During training, a neural network begins with randomly initialized weights. It repeatedly processes examples from its training data and compares its predictions with the correct answers.
Whenever the model makes a mistake, a training algorithm slightly adjusts millions—or even billions—of weights.
Each individual adjustment is tiny.
After trillions of these adjustments, the collection of weights gradually captures patterns found in the training data.
No single weight corresponds to a specific fact such as “Paris is the capital of France.”
Instead, information is distributed across enormous numbers of weights working together.
This distributed representation is one reason modern language models can generalize to situations they have never encountered exactly before.

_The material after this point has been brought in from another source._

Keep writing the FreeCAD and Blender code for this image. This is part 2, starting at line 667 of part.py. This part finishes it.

It is also why removing or changing a single weight has almost no noticeable effect. Meaning emerges from the interactions among billions of weights rather than from individual numbers.
Technically, weights are stored inside structures called tensors, which are multidimensional arrays of numbers.

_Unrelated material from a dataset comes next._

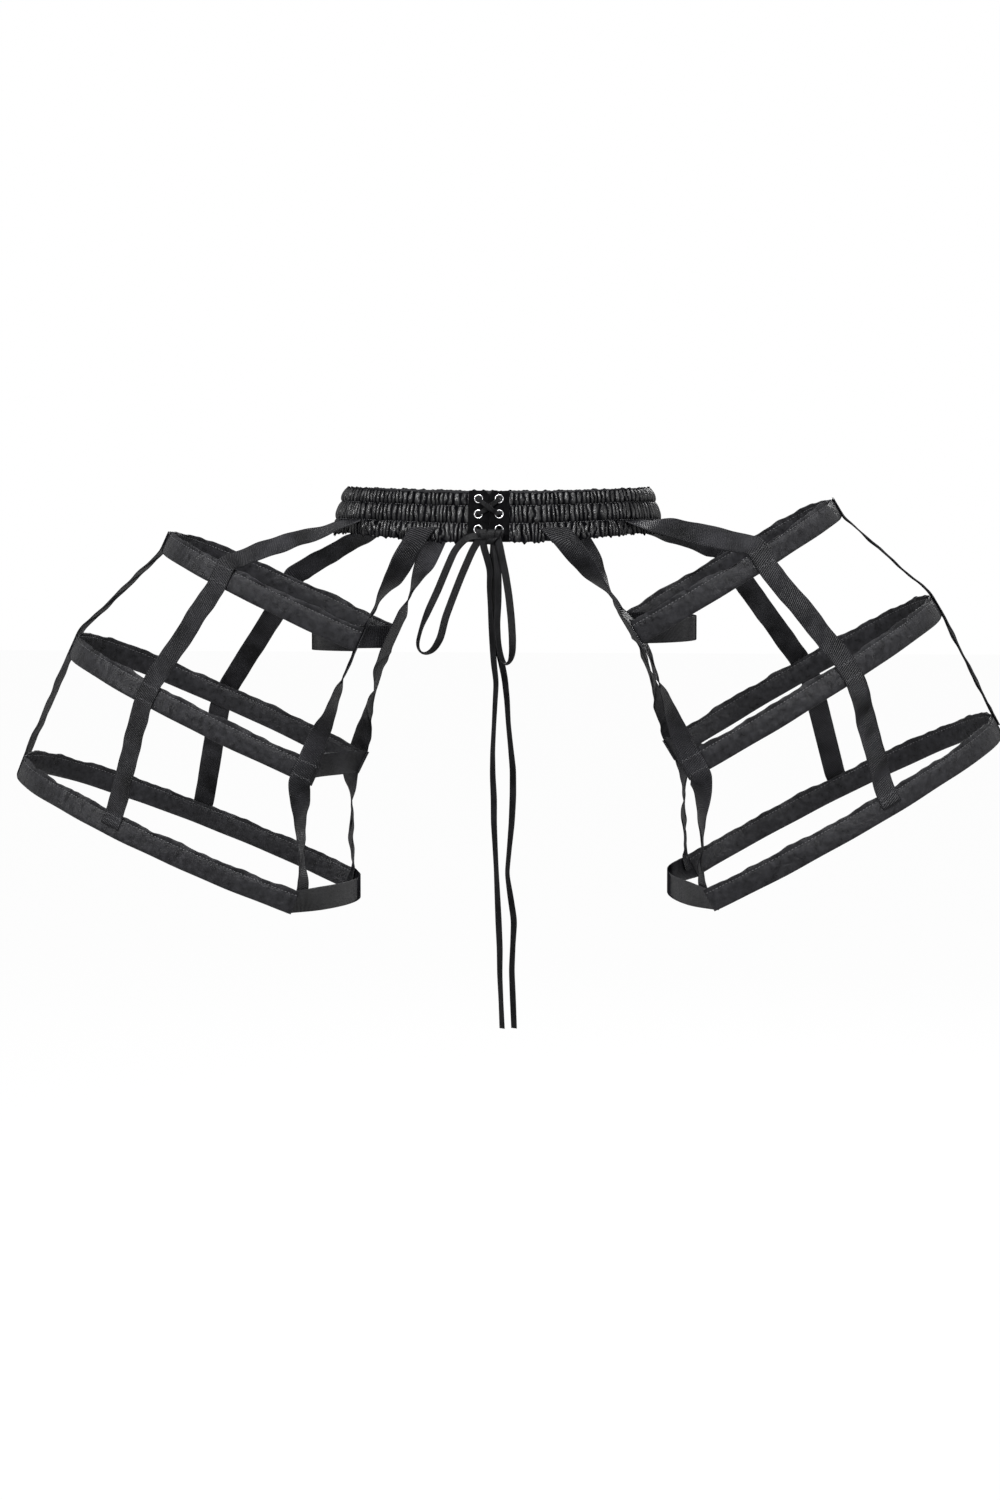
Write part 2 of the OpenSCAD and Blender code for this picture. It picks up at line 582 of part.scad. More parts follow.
// Stations over one casing; the last one ends half way down it
function over_casing(side, i, place, last = false) =
    [for (n = last ? [casing_top + 1, casing_top / 2, -2] : [casing_top + 1, 0, casing_low - 1])
        [hoop_point(side, i, place[0] + place[1] * strap_lift + [0, 0, n]),
            hoop_vector(side, i, place[2])]];
// Stations down the end of a casing, with one edge of the strap to the outside
function past_end(side, i, face) =
    let (place = band_place(i, 0, face),
        middle = place[0] - place[2] * (layer_gap + strap_thickness / 2)
            + place[1] * (casing_half - strap_width / 2))
    [for (n = [casing_top + 1, 0, casing_low - 1])
        [hoop_point(side, i, middle + [0, 0, n]), hoop_vector(side, i, place[1])]];
// Stations down the hoop's side of a hip tape, next to its corner, following its twist
function inside_tape(side, i, face) =
    let (length = norm(corner_inside(side, i, 1) - corner_inside(side, i, -1)),
        near = hip_station(side, i, face == -1 ? tape_lift / length : 1 - tape_lift / length),
        far = hip_station(side, i, face == -1 ? (tape_lift + strap_width) / length
            : 1 - (tape_lift + strap_width) / length),
        aside = unit(cross(near[0] - far[0], near[1] + far[1])),
        outwards = aside * hoop_vector(side, i, [1, 0, 0]) > 0 ? aside : -aside)
    [for (n = [casing_top + 1, casing_top / 2, -2])
        let (edge = near[0] + near[1] * n, other = far[0] + far[1] * n)
        [(edge + other) / 2 + outwards * (strap_thickness + layer_gap * 4), unit(edge - other)]];
// A station on the waistband, at a distance round the oval from centre front; face
// is -1 in front and 1 behind, so that across always points away from the middle
function on_waist(side, t, face, lift, z) =
    [mirrored(side, oval_point(t, lift, z)),
        mirrored(side, unit(oval_point(t - face, 0, z) - oval_point(t + face, 0, z)))];
// The inner straps lie slanted over the lowest channel, pointing to the hoop's corner
function inner_start(side, face) =
    let (corner = mirrored(side, past_end(side, 0, face)[0][0]),
        slope = (corner[0] - inner_strap_out) / (-half_height - corner[2]),
        top_z = -lower_seam - inner_strap_drop,
        middle_z = (top_z - half_height) / 2)
    [for (z = [top_z, middle_z, -half_height - 1])
        let (t = inner_strap_t + (middle_z - z) * slope)
        on_waist(side, face == -1 ? t : oval_length / 2 - t, face, waist_lift, z)];
// The side straps are caught in the lower seam and stand off from there
function side_start(side, face) =
    [on_waist(side, face == -1 ? side_strap_t : back_strap_t, face, seam_lift, -lower_seam)];
// Stations between two others, turned about the run by twist part of the way
strap_steps = 8;
function between(from, to, twist) =
    let (run = unit(to[0] - from[0]))
    [for (k = [1:strap_steps - 1])
        let (share = k / strap_steps,
            flat = unit(mix(from[1], to[1], share)),
            square_on = unit(flat - run * (run * flat)),
            held = unit(mix(flat, square_on, min(1, 8 * min(share, 1 - share)))))
        [mix(from[0], to[0], share), turned(held, run, twist * sin(180 * share))]];
function joined(groups, twists) =
    [for (g = [0:len(groups) - 1]) each concat(groups[g],
        g < len(groups) - 1
            ? between(groups[g][len(groups[g]) - 1], groups[g + 1][0], twists[g]) : [])];

// Distance round from the middle of the front, or of the back, to a distance aside
function side_of_oval(out) =
    let (bend = front_radius * sin(front_turn))
    out < bend ? front_radius * asin(out / front_radius) * PI / 180
        : front_length + waist_side_radius
            * (asin((out - side_centre) / waist_side_radius) - front_turn) * PI / 180;
inner_strap_t = side_of_oval(inner_strap_out);
side_strap_t = front_length + side_length / 2 - waist_side_radius * side_strap_angle * PI / 180;
back_strap_t = oval_length / 2 - side_of_oval(back_strap_out);
front_strap_at = [front_strap_at_top, front_strap_at_middle, front_strap_at_bottom];
back_strap_at = [back_strap_at_top, back_strap_at_middle, back_strap_at_bottom];

// The inner straps go past the top casing's end, over the middle casing and inside
// the bottom hip tape; the others lie over the outside of all three casings.
function inner_strap_stations(side, face) =
    let (way = (side == "left" ? 1 : -1) * face)
    joined([inner_start(side, face), past_end(side, 0, face),
        over_casing(side, 1, band_place(1, inner_strap_at, face)), inside_tape(side, 2, face)],
        [0, way * upper_strap_twist, way * lower_strap_twist]);
function side_strap_stations(side, face, at) =
    let (twist = face == 1 ? 0 : side == "left" ? -left_strap_twist : right_strap_twist)
    joined(concat([side_start(side, face)],
        [for (i = [0:2])
            let (shift = i == 0 && face == -1 && side == "left" ? left_strap_shift : 0)
            over_casing(side, i, band_place(i, at[i] + shift, face), last = i == 2)]), [twist, 0, 0]);
function outer_strap_stations(side) =
    joined([for (i = [0:2]) over_casing(side, i, tip_place(i), last = i == 2)], [0, 0]);
function strap_stations(name, side) =
    name == "front_inner" ? inner_strap_stations(side, -1)
    : name == "back_inner" ? inner_strap_stations(side, 1)
    : name == "front_side" ? side_strap_stations(side, -1, front_strap_at)
    : name == "back_side" ? side_strap_stations(side, 1, back_strap_at)
    : outer_strap_stations(side);

module strap(name, side) {
    color(RIBBON) ribbon(strap_stations(name, side), strap_width, strap_thickness);
}

waistband_outer();
waistband_lining();
elastic(0);  // elastic_upper
elastic(1);  // elastic_middle
elastic(2);  // elastic_lower
eyelet_panel("left");  // eyelet_panel_left
eyelet_panel("right");  // eyelet_panel_right
eyelets();
lacing();
bow_knot();
lace(left_loop_route);  // bow_loop_left
lace(right_loop_route);  // bow_loop_right
lace(left_tail_route);  // lace_tail_left
lace(right_tail_route);  // lace_tail_right
for (side = SIDES) {
    for (hoop = HOOPS) {
        hoop_casing(side, hoop);
        hoop_bone(side, hoop);
        hip_tape(side, hoop);
    }
    for (name = STRAPS)
        strap(name, side);
}
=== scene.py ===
# %% [markdown]
# # A bustle skirt in cloth, ribbon and lace
# This lesson dresses the solid model of a bustle skirt: a shirred waistband that laces at
# the front, and two open side cages of covered hoops hung on ribbon straps. The solid
# model fixes every size and place. Here each cloth piece is made again as a fine mesh
# that folds, ripples and puckers as sewn cloth does.

# %% Load the solid model
import math
import bpy
import bmesh
import numpy as np
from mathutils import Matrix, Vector


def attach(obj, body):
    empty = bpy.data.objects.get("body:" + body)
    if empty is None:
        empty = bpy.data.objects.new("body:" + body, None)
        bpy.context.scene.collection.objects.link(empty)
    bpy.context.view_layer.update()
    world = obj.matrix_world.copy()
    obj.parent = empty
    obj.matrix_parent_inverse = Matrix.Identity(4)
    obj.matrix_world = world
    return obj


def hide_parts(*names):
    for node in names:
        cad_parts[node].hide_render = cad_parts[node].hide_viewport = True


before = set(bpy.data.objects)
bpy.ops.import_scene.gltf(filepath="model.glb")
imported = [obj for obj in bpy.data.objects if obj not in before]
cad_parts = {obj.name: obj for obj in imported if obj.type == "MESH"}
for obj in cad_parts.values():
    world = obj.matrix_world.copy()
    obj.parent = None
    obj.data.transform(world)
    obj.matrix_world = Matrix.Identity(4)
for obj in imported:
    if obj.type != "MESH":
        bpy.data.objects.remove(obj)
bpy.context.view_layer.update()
MM = 0.001
print("solid pieces:", len(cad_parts))

# %% [markdown]
# ## Camera
# The camera comes first, because every later choice is judged through it. The garment is
# seen from three metres away, a little from its right side and from just above.

# %% Camera
VIEW_AZIMUTH = math.radians(4.5)
VIEW_ELEVATION = math.radians(5.0)
VIEW_DISTANCE = 3.0
VIEW_TARGET = Vector((0.0015, 0.0, -0.2086))
PICTURE_HEIGHT = 1500
FOCAL_PIXELS = 3429
SENSOR = 36.0


def make_camera():
    lens = bpy.data.cameras.new("camera")
    lens.sensor_width = SENSOR
    lens.lens = FOCAL_PIXELS / PICTURE_HEIGHT * SENSOR
    camera = bpy.data.objects.new("camera", lens)
    back = Vector((
        math.sin(VIEW_AZIMUTH) * math.cos(VIEW_ELEVATION),
        -math.cos(VIEW_AZIMUTH) * math.cos(VIEW_ELEVATION),
        math.sin(VIEW_ELEVATION),
    ))
    camera.location = VIEW_TARGET + back * VIEW_DISTANCE
    camera.rotation_euler = (-back).to_track_quat("-Z", "Y").to_euler()
    bpy.context.scene.collection.objects.link(camera)
    bpy.context.scene.camera = camera
    return camera


camera = make_camera()
print("lens:", round(camera.data.lens, 1), "mm")

# %% [markdown]
# ## Sizes
# These are the sizes of the solid model, in millimetres. The cloth follows the same
# formulas, so that it lies where the solids are.

# %% Sizes of the waistband and the lacing
WAIST_HALF_WIDTH = 136.5
WAIST_HALF_DEPTH = 98.0
WAIST_SIDE_RADIUS = 80.0
BAND_HEIGHT = 42.0
BAND_FLARE = 6.0
UPPER_SEAM = 8.0
LOWER_SEAM = -7.0
LAYER_GAP = 0.3
LINING_CLOTH = 1.0
GATHERED_OFFSET = 2.6
GATHERED_CLOTH = 0.8
CHANNEL_PUFF = 1.7
GATHER_DEPTH = 1.5
PANEL_WIDTH = 17.0
PANEL_THICKNESS = 3.4
EYELET_INSET = 8.6
EYELET_TOP = 11.5
EYELET_PITCH = 12.8
EYELET_HOLE = 2.5
EYELET_METAL = 0.4
LACE_WIDTH = 5.0
LACE_THICKNESS = 0.8
HALF_BAND = BAND_HEIGHT / 2
print("waistband:", BAND_HEIGHT, "mm high")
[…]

Each layer of a neural network contains one or more tensors holding the weights for that part of the model.
When text is entered into a language model, information flows through these layers. At every stage, the model performs mathematical operations using its weights to transform the input into increasingly abstract representations.
Eventually, these calculations allow the model to predict the next token—the next piece of text it believes is most likely to follow.

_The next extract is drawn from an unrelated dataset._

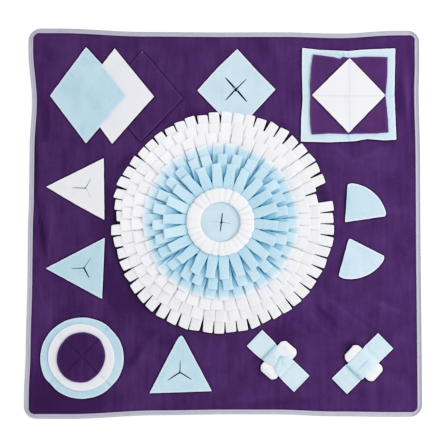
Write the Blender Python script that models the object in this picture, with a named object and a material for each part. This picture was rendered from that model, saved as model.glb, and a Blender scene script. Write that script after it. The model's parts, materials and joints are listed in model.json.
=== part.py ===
"""A square snuffle mat: a bound fleece panel with a fringed rosette, flat pockets and two strapped pads.

The mat lies on its back. The origin is on the surface under its middle, +Y is its top edge and +Z is up.
"""

import math
import random

import bmesh
import bpy
from mathutils import Vector
from mathutils.geometry import delaunay_2d_cdt

MM = 0.001  # the sizes below are in millimetres

# The panel and its bound edge
HALF_WIDTH = 350
HALF_DEPTH = 345.8
CORNER_RADIUS = 25
PANEL_CLOTH = 3.0
SIDE_STEPS = 12
CORNER_STEPS = 4
PANEL_INSET = 1.5  # from the binding's outer face to the panel's raw edge
EDGE_RISE = 1.3  # the panel climbs this much onto the binding's lower leaf
RISE_TOP = 10.3
RISE_FOOT = 24

# How far each side is drawn in from the full width or depth, at places along it
DRAWN_IN = {
    # side: (along, drawn in), ...
    "bottom": ((-265, 0), (-115, 6.3), (10, 7.8), (90, 7.7), (200, 4.4), (300, 3.4)),
    "right": ((-200, 0), (-50, 0.4), (120, 0), (230, 1.6), (285, 0)),
    "top": ((-295, 0), (-135, 6.1), (0, 7), (110, 6.8), (205, 9), (310, 4)),
    "left": ((-310, 0), (-225, 2.5), (-100, 4.6), (-10, 4.9), (40, 6.3), (130, 6.6), (212, 10.2), (310, 3)),
}

# The binding's section, as far in from its outer face and as high as each corner of it
BINDING_SECTION = (
    # inset, height
    (9.2, 0.0),
    (1.2, 0.0),
    (0.0, 2.9),
    (1.2, 5.8),
    (9.2, 5.8),
    (9.2, 4.6),
    (1.25, 4.6),
    (1.25, 1.0),
    (9.2, 1.0),
)

# The panel's soft folds, each a low ridge that fades to both ends
FOLDS = (
    # x, y, direction, half length, half width, height
    (-319, 215, 89, 95, 8, 2.5),
    (-320, -12, 96, 52, 9, 3.2),
    (-323, -138, 88, 50, 9, 2.0),
    (-275, 118, 90, 22, 10, 2.0),
    (324, 205, 91, 115, 9, 2.8),
    (193, -184, -44, 46, 14, 3.5),
    (268, -142, -32, 55, 15, 2.5),
    (-148, -232, 80, 36, 11, 2.0),
)
FOLD_FADE = 8  # a fold reaches its height this far in from the binding's leaf

# Cloth laid on the panel
PATCH_CLOTH = 1.8
GAP = 0.3
SLIT = 1.2
DISC_STEPS = 28

# The strapped pads
PAD_TURN = 2.2  # how far a fold turns out past the layers
PAD_TAPER = 5  # how much narrower a fold is than the pad, each side
PAD_TAPER_LENGTH = 7
STRAP_FOOT = 9.5  # from the pad's edge to where the strap meets the panel
STRAP_SHOULDER = 4.5  # from the pad's edge to where the strap reaches its height
STRAP_PINCH = 0.5
STRAP_CROWN = 1

# The rosette
ROSETTE = (-4, 1)
STRIP_WIDTH = 18.2
STRIP_LENGTH = 33
STRIP_CLOTH = 2.0
STRAY = 0.36  # the part of the gap between two tips that a tip may wander
TIP_SCATTER = 1.5  # how far a tip may end past or short of its radius
TIP_SKEW = 1.2
TIP_CURL = 0.9
FRINGES = (
    # name, colour, tip radius, strips, first strip, underside at the band, the slits, the bend and the tips
    ("fringe_2", "white", 176, 49, 5.8, 3.3, 4.2, 6.3, 8.3),
    ("fringe_3", "white", 157, 42, 1.7, 3.3, 4.6, 7.0, 9.6),
    ("fringe_4", "blue", 138, 34, 8.0, 3.3, 5.0, 7.6, 10.8),
    ("fringe_5", "blue", 120, 27, 9.0, 3.3, 5.4, 8.4, 12.0),
    ("fringe_6", "blue", 101, 22, 12.8, 3.5, 5.8, 9.2, 13.2),
)
OUTER_TIP = 199
OUTER_HEIGHTS = (3.3, 3.6, 4.2, 4.5)  # underside at the band, the slits, the bend and the tips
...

This process happens extremely quickly, often involving billions or even trillions of individual calculations for a single response.
Weights are also closely related to the term parameters.
In most discussions of neural networks, every trainable weight is considered a parameter.
When someone describes a model as having 7 billion parameters or 70 billion parameters, they are essentially referring to the number of trainable weights inside the network.
The size of a model therefore depends largely on how many weights it contains.
However, the storage required for those weights depends on their numerical precision.
For example, each weight might originally be stored using 16-bit or 32-bit numbers.
Techniques such as quantization reduce the number of bits used to represent each weight.
This makes the model significantly smaller and faster to run while preserving most of its capabilities.
Importantly, quantization changes how the weights are stored, not what they fundamentally represent.
A GGUF file is largely a container holding these weights, together with metadata describing how they should be interpreted.
The weights themselves remain the heart of the model.
Common Misconceptions
Misconception: Each weight stores a specific fact.
Weights do not function like entries in a database. Knowledge is distributed across billions of weights, with many contributing to every prediction the model makes.
Misconception: Weights are the same as training data.
A model does not contain copies of the documents it was trained on. Instead, the training process adjusts the weights so the model learns statistical patterns from the data.
Misconception: Larger weights mean more important knowledge.
The numerical value of a weight does not directly indicate its importance. A model’s behavior emerges from the combined interactions of many weights rather than from individual values.
Misconception: Quantization changes what a model has learned.
Quantization reduces the numerical precision used to store weights. While this may slightly affect performance, it does not fundamentally retrain the model or replace its learned knowledge.
Misconception: Two models with the same architecture have the same abilities.
The architecture defines the structure of a neural network, but the weights determine what it has learned. Two identical architectures with different weights can perform very differently.
Related Terms
Neural Network
Weights are one of the core building blocks of a neural network. Understanding the overall structure of neural networks makes it easier to see how weights work together across multiple layers.
Parameter
A parameter is a trainable value within a machine learning model. In most neural networks, the terms weight and parameter are closely related, making this one of the most important concepts to understand alongside weights.
Tensor
Weights are stored inside tensors, which are multidimensional arrays of numbers. Learning about tensors explains how billions of weights are organized efficiently inside modern AI models.
Transformer
The Transformer architecture organizes weights into layers, attention mechanisms, and feed-forward networks. Understanding Transformers reveals how these weights are used during inference.
Training
Training is the process that creates and refines a model’s weights. Every improvement the model makes during learning comes from adjusting these numerical values.
Fine-Tuning
Fine-tuning modifies an already trained model by updating some or all of its existing weights. This allows developers to specialize a general-purpose model for new tasks or behaviors.
Quantization
Quantization compresses a model by storing its weights with lower numerical precision. It is one of the key techniques that makes large language models practical on consumer hardware.
GGUF
A GGUF file primarily consists of a model’s weights together with metadata describing how they should be loaded. Understanding weights makes the purpose of the GGUF format much clearer.
Inference
During inference, the model uses its learned weights to process an input and generate predictions. This is the stage where all the knowledge stored in the weights is put to practical use.